> [GIVEN ENTRIES]:
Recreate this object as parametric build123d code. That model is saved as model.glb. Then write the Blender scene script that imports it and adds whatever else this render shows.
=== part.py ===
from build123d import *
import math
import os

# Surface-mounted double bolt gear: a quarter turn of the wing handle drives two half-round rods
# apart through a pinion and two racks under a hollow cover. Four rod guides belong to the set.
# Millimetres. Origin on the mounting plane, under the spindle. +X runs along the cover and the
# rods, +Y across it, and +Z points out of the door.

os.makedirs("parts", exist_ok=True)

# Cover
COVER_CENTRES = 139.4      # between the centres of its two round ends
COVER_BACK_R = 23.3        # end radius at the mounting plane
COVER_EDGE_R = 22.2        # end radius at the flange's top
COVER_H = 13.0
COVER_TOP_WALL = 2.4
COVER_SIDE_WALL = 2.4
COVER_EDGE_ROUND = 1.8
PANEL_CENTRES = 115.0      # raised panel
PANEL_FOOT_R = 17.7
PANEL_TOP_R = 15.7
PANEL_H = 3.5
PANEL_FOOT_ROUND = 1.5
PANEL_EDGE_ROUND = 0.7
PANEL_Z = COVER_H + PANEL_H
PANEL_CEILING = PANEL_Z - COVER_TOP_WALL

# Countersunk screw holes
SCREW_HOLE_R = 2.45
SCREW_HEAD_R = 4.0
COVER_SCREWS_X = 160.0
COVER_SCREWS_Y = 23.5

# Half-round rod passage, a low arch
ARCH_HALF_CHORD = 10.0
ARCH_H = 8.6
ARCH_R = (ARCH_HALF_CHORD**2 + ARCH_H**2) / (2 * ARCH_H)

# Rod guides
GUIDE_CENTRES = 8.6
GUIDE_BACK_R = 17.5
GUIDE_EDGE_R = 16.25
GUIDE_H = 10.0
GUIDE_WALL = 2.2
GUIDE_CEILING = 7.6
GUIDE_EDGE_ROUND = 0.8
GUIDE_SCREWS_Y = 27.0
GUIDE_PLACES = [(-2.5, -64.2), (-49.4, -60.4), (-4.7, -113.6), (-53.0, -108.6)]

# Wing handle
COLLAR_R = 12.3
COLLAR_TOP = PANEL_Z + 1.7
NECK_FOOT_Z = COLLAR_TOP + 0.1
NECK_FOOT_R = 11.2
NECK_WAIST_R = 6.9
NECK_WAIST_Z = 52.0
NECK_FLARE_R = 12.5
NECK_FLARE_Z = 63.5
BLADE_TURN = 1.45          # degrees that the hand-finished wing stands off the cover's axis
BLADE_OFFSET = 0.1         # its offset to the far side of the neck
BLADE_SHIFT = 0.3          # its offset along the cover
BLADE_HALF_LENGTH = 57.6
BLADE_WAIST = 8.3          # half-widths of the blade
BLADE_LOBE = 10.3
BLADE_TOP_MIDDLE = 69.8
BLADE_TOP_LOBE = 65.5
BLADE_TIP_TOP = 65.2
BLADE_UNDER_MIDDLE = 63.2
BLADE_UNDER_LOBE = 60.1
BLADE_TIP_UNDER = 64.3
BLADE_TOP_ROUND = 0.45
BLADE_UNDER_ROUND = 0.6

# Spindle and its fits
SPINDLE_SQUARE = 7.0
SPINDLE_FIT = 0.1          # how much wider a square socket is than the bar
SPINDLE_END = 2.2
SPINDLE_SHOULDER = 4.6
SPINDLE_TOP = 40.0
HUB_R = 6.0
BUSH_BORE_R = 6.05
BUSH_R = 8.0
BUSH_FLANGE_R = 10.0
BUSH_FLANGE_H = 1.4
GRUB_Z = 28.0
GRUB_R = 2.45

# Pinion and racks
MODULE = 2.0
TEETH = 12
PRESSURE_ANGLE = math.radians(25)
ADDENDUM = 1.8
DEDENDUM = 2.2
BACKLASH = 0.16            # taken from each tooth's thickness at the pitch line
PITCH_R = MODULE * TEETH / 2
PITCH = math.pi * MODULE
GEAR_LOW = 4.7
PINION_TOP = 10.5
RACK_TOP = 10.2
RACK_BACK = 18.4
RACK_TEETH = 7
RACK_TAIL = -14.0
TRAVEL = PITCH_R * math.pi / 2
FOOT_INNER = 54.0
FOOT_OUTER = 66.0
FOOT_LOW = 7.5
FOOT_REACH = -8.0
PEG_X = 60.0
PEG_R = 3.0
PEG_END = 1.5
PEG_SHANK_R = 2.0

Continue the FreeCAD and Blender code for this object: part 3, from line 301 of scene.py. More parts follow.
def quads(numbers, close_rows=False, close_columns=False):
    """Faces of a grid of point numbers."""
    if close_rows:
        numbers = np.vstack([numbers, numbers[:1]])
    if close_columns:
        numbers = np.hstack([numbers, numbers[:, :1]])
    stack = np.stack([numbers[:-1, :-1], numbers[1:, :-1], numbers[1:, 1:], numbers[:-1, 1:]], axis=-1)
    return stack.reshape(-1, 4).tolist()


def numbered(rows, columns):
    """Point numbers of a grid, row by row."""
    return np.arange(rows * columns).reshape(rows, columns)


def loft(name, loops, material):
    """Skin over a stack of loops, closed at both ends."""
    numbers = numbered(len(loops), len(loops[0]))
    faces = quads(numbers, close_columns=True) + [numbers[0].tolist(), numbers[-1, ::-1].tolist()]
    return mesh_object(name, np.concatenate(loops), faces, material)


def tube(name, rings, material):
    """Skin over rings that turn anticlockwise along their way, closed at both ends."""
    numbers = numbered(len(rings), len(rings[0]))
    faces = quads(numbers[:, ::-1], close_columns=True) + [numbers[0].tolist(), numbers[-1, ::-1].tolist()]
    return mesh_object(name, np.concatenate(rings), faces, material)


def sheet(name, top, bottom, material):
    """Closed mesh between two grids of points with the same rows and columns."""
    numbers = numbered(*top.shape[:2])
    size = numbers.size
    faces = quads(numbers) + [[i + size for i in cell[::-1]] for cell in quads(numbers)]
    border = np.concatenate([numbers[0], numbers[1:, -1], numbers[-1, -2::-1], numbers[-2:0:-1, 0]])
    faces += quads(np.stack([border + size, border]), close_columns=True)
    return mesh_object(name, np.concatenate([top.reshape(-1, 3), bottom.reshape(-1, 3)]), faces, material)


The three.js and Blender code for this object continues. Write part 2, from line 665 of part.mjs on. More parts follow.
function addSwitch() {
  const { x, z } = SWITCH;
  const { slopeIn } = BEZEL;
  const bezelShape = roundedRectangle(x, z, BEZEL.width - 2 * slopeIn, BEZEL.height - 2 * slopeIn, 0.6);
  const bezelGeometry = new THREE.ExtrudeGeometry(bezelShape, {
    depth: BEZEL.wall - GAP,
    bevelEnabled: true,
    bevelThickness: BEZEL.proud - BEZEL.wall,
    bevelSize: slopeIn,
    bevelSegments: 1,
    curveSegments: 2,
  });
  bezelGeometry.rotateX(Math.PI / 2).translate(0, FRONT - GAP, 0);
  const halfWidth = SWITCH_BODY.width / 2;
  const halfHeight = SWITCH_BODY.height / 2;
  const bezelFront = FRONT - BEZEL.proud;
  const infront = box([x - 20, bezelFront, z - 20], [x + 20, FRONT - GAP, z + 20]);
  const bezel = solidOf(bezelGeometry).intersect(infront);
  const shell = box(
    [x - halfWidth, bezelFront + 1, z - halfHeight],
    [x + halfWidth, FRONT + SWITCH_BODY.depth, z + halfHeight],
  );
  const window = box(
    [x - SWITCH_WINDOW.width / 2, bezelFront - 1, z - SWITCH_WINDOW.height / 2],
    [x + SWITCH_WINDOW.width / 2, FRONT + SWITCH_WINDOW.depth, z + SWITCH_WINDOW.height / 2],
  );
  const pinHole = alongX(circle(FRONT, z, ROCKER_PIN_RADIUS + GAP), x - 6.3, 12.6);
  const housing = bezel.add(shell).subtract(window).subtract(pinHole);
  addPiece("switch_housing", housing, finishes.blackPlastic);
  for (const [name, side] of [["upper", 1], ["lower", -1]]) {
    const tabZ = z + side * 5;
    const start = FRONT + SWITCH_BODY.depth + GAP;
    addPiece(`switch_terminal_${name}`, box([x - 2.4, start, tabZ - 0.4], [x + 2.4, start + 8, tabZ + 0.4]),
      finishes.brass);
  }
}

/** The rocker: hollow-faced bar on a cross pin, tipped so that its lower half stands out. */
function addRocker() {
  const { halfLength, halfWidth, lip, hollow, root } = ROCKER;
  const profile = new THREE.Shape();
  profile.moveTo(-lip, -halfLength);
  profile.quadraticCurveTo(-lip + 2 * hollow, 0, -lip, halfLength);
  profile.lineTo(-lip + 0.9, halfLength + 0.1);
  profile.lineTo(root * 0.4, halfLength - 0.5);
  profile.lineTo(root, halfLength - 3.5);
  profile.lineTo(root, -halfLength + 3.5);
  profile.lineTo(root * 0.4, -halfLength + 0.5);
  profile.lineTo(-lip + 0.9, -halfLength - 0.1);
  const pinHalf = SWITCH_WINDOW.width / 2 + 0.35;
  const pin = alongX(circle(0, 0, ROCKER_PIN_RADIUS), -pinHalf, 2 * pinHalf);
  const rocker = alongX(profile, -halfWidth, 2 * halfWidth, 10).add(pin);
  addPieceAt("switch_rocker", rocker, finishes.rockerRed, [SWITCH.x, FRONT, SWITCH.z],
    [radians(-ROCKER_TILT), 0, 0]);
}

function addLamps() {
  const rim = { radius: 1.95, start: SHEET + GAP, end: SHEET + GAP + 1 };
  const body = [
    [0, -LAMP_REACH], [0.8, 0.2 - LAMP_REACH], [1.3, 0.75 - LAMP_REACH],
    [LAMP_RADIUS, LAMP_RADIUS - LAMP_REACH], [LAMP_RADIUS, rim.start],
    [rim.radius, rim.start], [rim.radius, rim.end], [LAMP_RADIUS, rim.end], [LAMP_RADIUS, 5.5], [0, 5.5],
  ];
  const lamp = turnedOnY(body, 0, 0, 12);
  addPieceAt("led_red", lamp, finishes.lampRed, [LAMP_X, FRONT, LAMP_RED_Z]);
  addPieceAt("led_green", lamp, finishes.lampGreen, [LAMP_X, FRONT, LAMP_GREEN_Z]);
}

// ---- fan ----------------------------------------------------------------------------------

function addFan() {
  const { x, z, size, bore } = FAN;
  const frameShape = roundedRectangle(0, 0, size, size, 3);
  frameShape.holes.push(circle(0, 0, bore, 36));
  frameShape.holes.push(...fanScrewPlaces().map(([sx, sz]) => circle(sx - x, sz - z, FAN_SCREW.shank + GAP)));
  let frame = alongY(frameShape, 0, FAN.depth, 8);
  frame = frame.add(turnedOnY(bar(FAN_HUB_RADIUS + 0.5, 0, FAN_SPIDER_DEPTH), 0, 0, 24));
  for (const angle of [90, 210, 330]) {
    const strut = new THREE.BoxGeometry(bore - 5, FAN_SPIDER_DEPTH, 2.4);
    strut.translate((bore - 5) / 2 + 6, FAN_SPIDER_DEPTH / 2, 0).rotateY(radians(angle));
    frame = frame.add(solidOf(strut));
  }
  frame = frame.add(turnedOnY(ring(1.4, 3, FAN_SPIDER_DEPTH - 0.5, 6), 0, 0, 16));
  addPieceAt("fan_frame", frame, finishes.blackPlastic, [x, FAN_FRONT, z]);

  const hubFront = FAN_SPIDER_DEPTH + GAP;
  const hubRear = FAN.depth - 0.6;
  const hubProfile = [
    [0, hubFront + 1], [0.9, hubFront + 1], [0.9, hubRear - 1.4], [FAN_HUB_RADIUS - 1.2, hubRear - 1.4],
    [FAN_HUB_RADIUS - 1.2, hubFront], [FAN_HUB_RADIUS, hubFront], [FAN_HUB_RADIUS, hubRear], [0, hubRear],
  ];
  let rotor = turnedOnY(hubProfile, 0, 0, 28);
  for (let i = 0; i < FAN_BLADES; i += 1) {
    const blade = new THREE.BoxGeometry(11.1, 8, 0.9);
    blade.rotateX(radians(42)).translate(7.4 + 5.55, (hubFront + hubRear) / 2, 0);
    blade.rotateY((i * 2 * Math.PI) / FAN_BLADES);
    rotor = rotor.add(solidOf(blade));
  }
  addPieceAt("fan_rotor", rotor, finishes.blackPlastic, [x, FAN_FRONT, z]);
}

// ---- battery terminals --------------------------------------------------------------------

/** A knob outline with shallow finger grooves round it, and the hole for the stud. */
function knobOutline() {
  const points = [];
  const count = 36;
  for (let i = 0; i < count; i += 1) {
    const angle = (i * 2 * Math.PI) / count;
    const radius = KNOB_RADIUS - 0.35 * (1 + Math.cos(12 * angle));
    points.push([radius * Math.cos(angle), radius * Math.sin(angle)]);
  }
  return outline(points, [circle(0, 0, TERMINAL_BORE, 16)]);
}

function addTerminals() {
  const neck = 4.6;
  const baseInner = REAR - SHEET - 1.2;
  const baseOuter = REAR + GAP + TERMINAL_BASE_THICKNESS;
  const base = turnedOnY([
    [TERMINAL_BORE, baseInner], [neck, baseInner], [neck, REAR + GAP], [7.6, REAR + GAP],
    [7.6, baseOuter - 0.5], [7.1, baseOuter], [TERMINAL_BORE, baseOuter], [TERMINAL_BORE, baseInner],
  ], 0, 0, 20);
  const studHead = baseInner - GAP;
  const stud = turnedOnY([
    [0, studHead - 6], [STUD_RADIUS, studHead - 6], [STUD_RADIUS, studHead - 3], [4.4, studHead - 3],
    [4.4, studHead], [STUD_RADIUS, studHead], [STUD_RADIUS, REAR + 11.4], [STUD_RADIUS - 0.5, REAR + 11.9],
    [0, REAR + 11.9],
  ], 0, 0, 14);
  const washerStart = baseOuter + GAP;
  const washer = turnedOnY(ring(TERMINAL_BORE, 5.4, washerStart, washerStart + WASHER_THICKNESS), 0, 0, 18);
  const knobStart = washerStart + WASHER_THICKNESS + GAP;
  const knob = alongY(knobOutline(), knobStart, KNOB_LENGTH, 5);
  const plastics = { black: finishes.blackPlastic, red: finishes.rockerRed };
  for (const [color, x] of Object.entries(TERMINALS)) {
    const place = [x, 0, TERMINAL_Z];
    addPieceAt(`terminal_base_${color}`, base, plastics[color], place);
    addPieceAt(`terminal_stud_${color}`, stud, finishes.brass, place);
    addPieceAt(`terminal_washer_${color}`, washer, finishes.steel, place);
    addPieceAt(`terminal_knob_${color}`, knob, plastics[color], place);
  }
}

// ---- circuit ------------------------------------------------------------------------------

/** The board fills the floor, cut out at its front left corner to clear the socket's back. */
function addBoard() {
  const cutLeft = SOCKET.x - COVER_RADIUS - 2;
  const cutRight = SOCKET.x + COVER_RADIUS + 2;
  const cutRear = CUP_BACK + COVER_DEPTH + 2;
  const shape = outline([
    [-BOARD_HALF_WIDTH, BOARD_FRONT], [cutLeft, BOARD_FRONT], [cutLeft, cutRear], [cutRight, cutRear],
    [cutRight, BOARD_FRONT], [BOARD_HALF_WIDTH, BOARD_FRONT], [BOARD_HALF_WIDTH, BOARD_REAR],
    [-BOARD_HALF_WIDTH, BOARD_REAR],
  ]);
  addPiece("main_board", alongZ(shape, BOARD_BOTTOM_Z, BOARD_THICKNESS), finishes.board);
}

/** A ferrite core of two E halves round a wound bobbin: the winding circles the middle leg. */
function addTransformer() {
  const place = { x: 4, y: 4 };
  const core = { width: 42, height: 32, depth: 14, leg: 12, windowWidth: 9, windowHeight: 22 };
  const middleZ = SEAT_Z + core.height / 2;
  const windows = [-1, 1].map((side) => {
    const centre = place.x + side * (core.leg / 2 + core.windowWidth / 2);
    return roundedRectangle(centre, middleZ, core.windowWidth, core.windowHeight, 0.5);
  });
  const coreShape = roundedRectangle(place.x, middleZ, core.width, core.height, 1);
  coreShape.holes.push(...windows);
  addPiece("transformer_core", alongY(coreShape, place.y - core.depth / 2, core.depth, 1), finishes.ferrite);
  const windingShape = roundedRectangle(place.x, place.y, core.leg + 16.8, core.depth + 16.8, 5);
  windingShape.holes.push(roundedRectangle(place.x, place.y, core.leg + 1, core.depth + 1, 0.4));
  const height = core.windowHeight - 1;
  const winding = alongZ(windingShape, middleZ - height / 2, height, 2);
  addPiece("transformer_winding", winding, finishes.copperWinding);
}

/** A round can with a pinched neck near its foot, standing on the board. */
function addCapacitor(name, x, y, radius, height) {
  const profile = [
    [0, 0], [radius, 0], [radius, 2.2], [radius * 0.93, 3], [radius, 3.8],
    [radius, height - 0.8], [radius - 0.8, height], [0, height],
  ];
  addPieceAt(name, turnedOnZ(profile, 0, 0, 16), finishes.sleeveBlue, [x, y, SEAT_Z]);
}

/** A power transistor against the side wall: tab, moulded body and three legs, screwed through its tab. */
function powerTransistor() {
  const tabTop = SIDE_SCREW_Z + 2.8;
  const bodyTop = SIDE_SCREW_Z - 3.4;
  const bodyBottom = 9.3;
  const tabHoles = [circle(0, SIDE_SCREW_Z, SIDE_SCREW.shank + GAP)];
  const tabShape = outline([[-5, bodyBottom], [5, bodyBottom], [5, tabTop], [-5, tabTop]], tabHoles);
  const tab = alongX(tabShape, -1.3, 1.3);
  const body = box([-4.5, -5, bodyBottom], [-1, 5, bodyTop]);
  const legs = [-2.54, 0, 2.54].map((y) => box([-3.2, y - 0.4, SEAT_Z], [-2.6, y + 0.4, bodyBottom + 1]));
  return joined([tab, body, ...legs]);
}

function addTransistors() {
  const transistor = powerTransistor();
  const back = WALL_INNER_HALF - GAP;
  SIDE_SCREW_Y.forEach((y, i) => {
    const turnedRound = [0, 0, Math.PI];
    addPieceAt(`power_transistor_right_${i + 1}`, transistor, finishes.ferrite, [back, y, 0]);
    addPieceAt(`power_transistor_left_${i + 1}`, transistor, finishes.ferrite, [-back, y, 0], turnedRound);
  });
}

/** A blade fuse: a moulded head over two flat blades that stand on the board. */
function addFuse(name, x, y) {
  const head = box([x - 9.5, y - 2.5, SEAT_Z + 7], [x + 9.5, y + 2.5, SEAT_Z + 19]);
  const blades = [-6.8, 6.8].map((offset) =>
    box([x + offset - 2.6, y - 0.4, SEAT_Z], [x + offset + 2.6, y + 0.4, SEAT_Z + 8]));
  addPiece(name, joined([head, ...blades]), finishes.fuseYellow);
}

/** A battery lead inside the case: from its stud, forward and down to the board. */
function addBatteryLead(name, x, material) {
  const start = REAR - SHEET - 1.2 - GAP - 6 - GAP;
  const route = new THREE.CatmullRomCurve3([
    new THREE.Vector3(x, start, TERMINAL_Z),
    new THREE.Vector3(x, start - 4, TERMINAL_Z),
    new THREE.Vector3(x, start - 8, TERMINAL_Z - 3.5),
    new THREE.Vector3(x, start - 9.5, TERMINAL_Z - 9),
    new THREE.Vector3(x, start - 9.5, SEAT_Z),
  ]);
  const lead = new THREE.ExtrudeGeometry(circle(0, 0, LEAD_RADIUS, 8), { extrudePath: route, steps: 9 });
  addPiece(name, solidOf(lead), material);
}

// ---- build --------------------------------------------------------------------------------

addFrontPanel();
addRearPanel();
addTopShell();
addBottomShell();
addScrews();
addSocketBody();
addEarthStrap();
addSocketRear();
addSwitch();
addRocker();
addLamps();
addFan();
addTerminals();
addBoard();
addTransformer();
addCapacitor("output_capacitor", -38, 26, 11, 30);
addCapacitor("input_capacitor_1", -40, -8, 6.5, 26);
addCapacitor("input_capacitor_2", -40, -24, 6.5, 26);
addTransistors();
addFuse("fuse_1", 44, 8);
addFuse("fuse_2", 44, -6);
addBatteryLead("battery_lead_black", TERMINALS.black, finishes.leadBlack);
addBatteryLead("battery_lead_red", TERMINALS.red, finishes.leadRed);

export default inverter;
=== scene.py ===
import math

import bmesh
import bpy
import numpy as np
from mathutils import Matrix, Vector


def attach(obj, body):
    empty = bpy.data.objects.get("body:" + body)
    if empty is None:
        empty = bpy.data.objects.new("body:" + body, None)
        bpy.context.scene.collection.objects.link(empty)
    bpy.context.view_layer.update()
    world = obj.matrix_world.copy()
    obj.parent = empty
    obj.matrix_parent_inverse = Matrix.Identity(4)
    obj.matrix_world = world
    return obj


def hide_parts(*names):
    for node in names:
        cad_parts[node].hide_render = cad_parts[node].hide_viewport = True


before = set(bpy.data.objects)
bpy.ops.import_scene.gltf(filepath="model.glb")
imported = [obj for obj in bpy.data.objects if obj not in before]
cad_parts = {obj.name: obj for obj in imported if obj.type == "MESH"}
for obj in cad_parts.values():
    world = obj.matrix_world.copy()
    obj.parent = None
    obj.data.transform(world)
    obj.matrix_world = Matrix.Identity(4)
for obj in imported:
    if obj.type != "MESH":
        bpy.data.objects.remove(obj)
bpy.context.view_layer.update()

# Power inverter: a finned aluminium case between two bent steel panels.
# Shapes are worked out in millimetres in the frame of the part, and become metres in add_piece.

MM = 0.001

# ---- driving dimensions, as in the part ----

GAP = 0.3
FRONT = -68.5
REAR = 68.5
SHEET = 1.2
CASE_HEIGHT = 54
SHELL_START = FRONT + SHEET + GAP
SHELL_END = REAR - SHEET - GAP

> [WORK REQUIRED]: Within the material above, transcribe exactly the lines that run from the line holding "addFrontPanel();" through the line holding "cad_parts[node].hide_render = cad_parts[node].hide_viewport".

> [SOLVED PROBLEM]:
addFrontPanel();
addRearPanel();
addTopShell();
addBottomShell();
addScrews();
addSocketBody();
addEarthStrap();
addSocketRear();
addSwitch();
addRocker();
addLamps();
addFan();
addTerminals();
addBoard();
addTransformer();
addCapacitor("output_capacitor", -38, 26, 11, 30);
addCapacitor("input_capacitor_1", -40, -8, 6.5, 26);
addCapacitor("input_capacitor_2", -40, -24, 6.5, 26);
addTransistors();
addFuse("fuse_1", 44, 8);
addFuse("fuse_2", 44, -6);
addBatteryLead("battery_lead_black", TERMINALS.black, finishes.leadBlack);
addBatteryLead("battery_lead_red", TERMINALS.red, finishes.leadRed);

export default inverter;
=== scene.py ===
import math

import bmesh
import bpy
import numpy as np
from mathutils import Matrix, Vector


def attach(obj, body):
    empty = bpy.data.objects.get("body:" + body)
    if empty is None:
        empty = bpy.data.objects.new("body:" + body, None)
        bpy.context.scene.collection.objects.link(empty)
    bpy.context.view_layer.update()
    world = obj.matrix_world.copy()
    obj.parent = empty
    obj.matrix_parent_inverse = Matrix.Identity(4)
    obj.matrix_world = world
    return obj


def hide_parts(*names):
    for node in names:
        cad_parts[node].hide_render = cad_parts[node].hide_viewport = True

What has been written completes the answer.